I compared the rail cost per trip with the cost per trip of bus service run by the same agency or, where the rail agency doesn’t run buses, for the largest bus agency in the same urban area. Because capital costs fluctuate over the years, I averaged the inflation-adjusted costs since 1992 taken from this capital cost time series spreadsheet from the National Transit Database.
|Fort Worth||TEX Rail||CR||14.23||5.49|
|Los Angeles||Reg. Cnct.||LR||2.82||3.28|
|Los Angeles||Westside 1||HR||13.90||3.28|
|Los Angeles||Westside 2||HR||11.60||3.28|
This table shows rail and bus costs for projects for which the FTA published future ridership projections. Costs are in dollars and count both operating costs and annualized capital costs.
The results show that rail will cost significantly more than bus in almost all cases. In some cases, rail costs are three or more times the cost of buses. If rail construction costs prove higher or rail ridership proves lower than projected, the differences will be even greater.
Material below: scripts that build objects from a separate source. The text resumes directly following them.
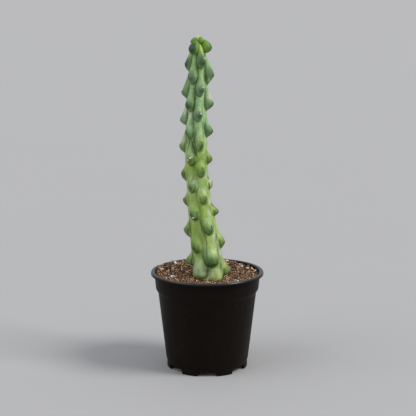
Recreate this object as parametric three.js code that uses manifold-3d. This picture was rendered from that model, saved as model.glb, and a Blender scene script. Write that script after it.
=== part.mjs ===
import * as THREE from "three";
import { mergeVertices } from "three/addons/utils/BufferGeometryUtils.js";
import Module from "manifold-3d";

// A young column cactus with drooping tubercles, in a round nursery pot filled with a bark mix.
// Millimetres, +Z up. The pot's axis is the Z axis and its foot stands on z = 0. The front faces -Y.
// A turn is an angle about Z in degrees: 0 at the front, 90 at +X.

// Pot
const potHeight = 99.2;
const potSides = 44;
const rimRadius = 57.5;
const rimHeight = 3.5;
const rimRound = 1; // how far the rim's edges are cut back
const bandRadius = 53.8; // where the band meets the rim
const bandFootRadius = 52.4;
const bandFootHeight = 81.4;
const bodyRadius = 50.1; // under the chamfer below the band
const bodyHeight = 77.8;
const potWall = 1.3;
const footRadius = 41.3;
const footHeight = 8.2;
const footWall = 2;
const footLedge = 0.8; // the body's step over the foot ring
const gutterHeight = 5.6; // underside of the floor's outer ring, where the water runs off
const gutterRadius = 27;
const padHeight = 3.2; // underside of the floor's middle
const floorThickness = 1.4;
const notchCount = 7;
const notchWidth = 18;
const notchHeight = 4.9;
const drainRadius = 3.2;
const drainCircle = 33;

// Potting mix
const gap = 0.3; // between neighbours that touch
const mixLevel = 94.4; // its surface in the middle of the pot
const mixHeap = 1.6; // rise towards the pot's wall
const mixTiltBack = 1.5; // rise towards the back, fall towards the front
const mixTiltLeft = 1; // rise towards the left, fall towards the right
const mixRings = 17;
const crumbSize = 4.2;
const crumbRelief = 1.1;
const fineCrumbs = { scale: 2.3, share: 0.6 }; // a second layer of crumbs, finer and lower
const chipCount = 38;
const chipReach = 46.5; // the chips lie within this distance of the pot's axis
const chipTilt = 0.45; // radians, at most

// Cactus
const ribCount = 6;
const stemSides = 36;
const stemTurn = 4; // turn of the first column of the stem's grid, so that columns run along the ribs
const rootEnd = 58;
const buriedTop = 89; // the stem is plain and round, and its rows are coarse, below this height
const ribsFull = 105; // the ribs stand out fully above this height
const stemRows = 74; // above buriedTop
const stemTop = 331.5;
const crownTaper = 5; // the ribs fade out where the stem's radius is less than this
const ribRelief = 1.3;
const tubercleDroop = 0.16; // how far a point of a tubercle sinks, as a share of how far it stands out
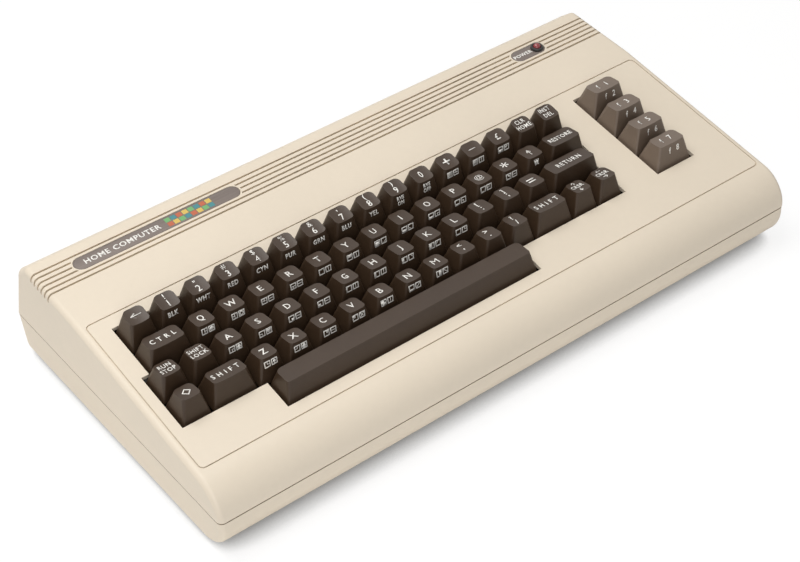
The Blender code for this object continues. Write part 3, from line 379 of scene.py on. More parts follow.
# Openings for the sockets, through both shells along the seam: low and high corners.
rear_inside, right_inside = 0.100862, 0.198301
board_level, shared_top = 0.01615, 0.0359
socket_bays = (
    ((0.101001, rear_inside, board_level), (0.173001, 0.115, shared_top)),
    ((0.058001, rear_inside, board_level), (0.098001, 0.115, 0.0363)),
    ((0.027901, rear_inside, board_level), (0.048101, 0.115, shared_top)),
    ((-0.000099, rear_inside, board_level), (0.020101, 0.115, shared_top)),
    ((-0.055999, rear_inside, 0.0094), (-0.023999, 0.115, 0.027)),
    ((-0.145999, rear_inside, 0.0094), (-0.089999, 0.115, 0.027)),
    ((right_inside, -0.072062, board_level), (0.207, -0.039862, 0.0294)),
    ((right_inside, -0.035062, board_level), (0.207, -0.002862, 0.0294)),
    ((right_inside, -0.000962, board_level), (0.207, 0.025038, 0.0343)),
    ((right_inside, 0.035938, board_level), (0.207, 0.056138, shared_top)))
for low, high in socket_bays:
    if high[2] > upper_seam:
        cut(upper, block("bay", low, high))
finish_with(upper, "BEVEL", width=0.00025, segments=2, limit_method="ANGLE",
            angle_limit=math.radians(40), harden_normals=False, use_clamp_overlap=True)
take(upper)
bpy.ops.object.shade_smooth_by_angle(angle=math.radians(35))
finish_with(upper, "WEIGHTED_NORMAL", keep_sharp=True, weight=80)


def dress(piece, body, slot, *nodes):
    """Let a piece ride on a body and let it stand for its solids; the slot is not used."""
    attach(piece, body)
    if nodes:
        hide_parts(*nodes)


dress(upper, "case", "case_plastic", "top_case")

# Lower case.
# The real tray is a second cream moulding with a round nose that meets the upper case at the seam.
# Its floor has two rows of cooling slots, four foot recesses and the holes for the case screws.
lower_half_width, lower_reach, lower_rim = 0.201851, 0.108012, 0.02685
lower = block("lower_case", (-lower_half_width, -lower_reach, 0.002), (lower_half_width, lower_reach, lower_rim))
bpy.ops.object.mode_set(mode="EDIT")
choose("VERT", lambda spots: near(spots[0].y, lower_reach) and near(spots[0].z, 0.002))
bpy.ops.transform.translate(value=(0, -0.0035, 0))
for y, reach, steps in ((-lower_reach, 0.02049, 24), (lower_reach - 0.0035, 0.0052, 6)):
    choose("EDGE", lambda spots: all(near(spot.y, y) and near(spot.z, 0.002) for spot in spots))
    bpy.ops.mesh.bevel(offset=reach, segments=steps, profile=0.5, affect="EDGES", clamp_overlap=False)
for end in (-lower_half_width, lower_half_width):
    choose("EDGE", lambda spots: all(near(spot.x, end) for spot in spots)
           and not all(near(spot.z, lower_rim) for spot in spots))
    bpy.ops.mesh.bevel(offset=0.0035, segments=6, profile=0.5, affect="EDGES", clamp_overlap=False)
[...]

The Tacoma streetcar is an exception, but Tacoma buses collect fares averaging 87 cents per trip, while the Tacoma streetcar is free, so the cost of buses to taxpayers is lower. In addition, the average bus trip in Tacoma is 4 miles long while the average streetcar trip is just a mile, so on a per-passenger-mile basis, buses are far less expensive.
The 2.1-mile extension to the Sonoma-Marin SMART train is also projected to cost less than buses, but the buses used for comparison are commuter buses whose trips average more than 18 miles long, so again, on a per-passenger-mile basis, buses are less expensive. The same could be said for the Los Angeles Regional Connector, which is only half as long as the average L.A. bus trip. In general, I suspect that after cost overruns and ridership overestimates are taken into account, buses would be less expensive than rail in every case.
New rail construction has become a great tool for transferring wealth from taxpayers to contractors and railcar manufacturers. But it is a poor method of urban transportation. The rapidly increasing costs of light rail and other forms of rail transit are just one more reason why Congress should stop funding this obsolete mode of travel.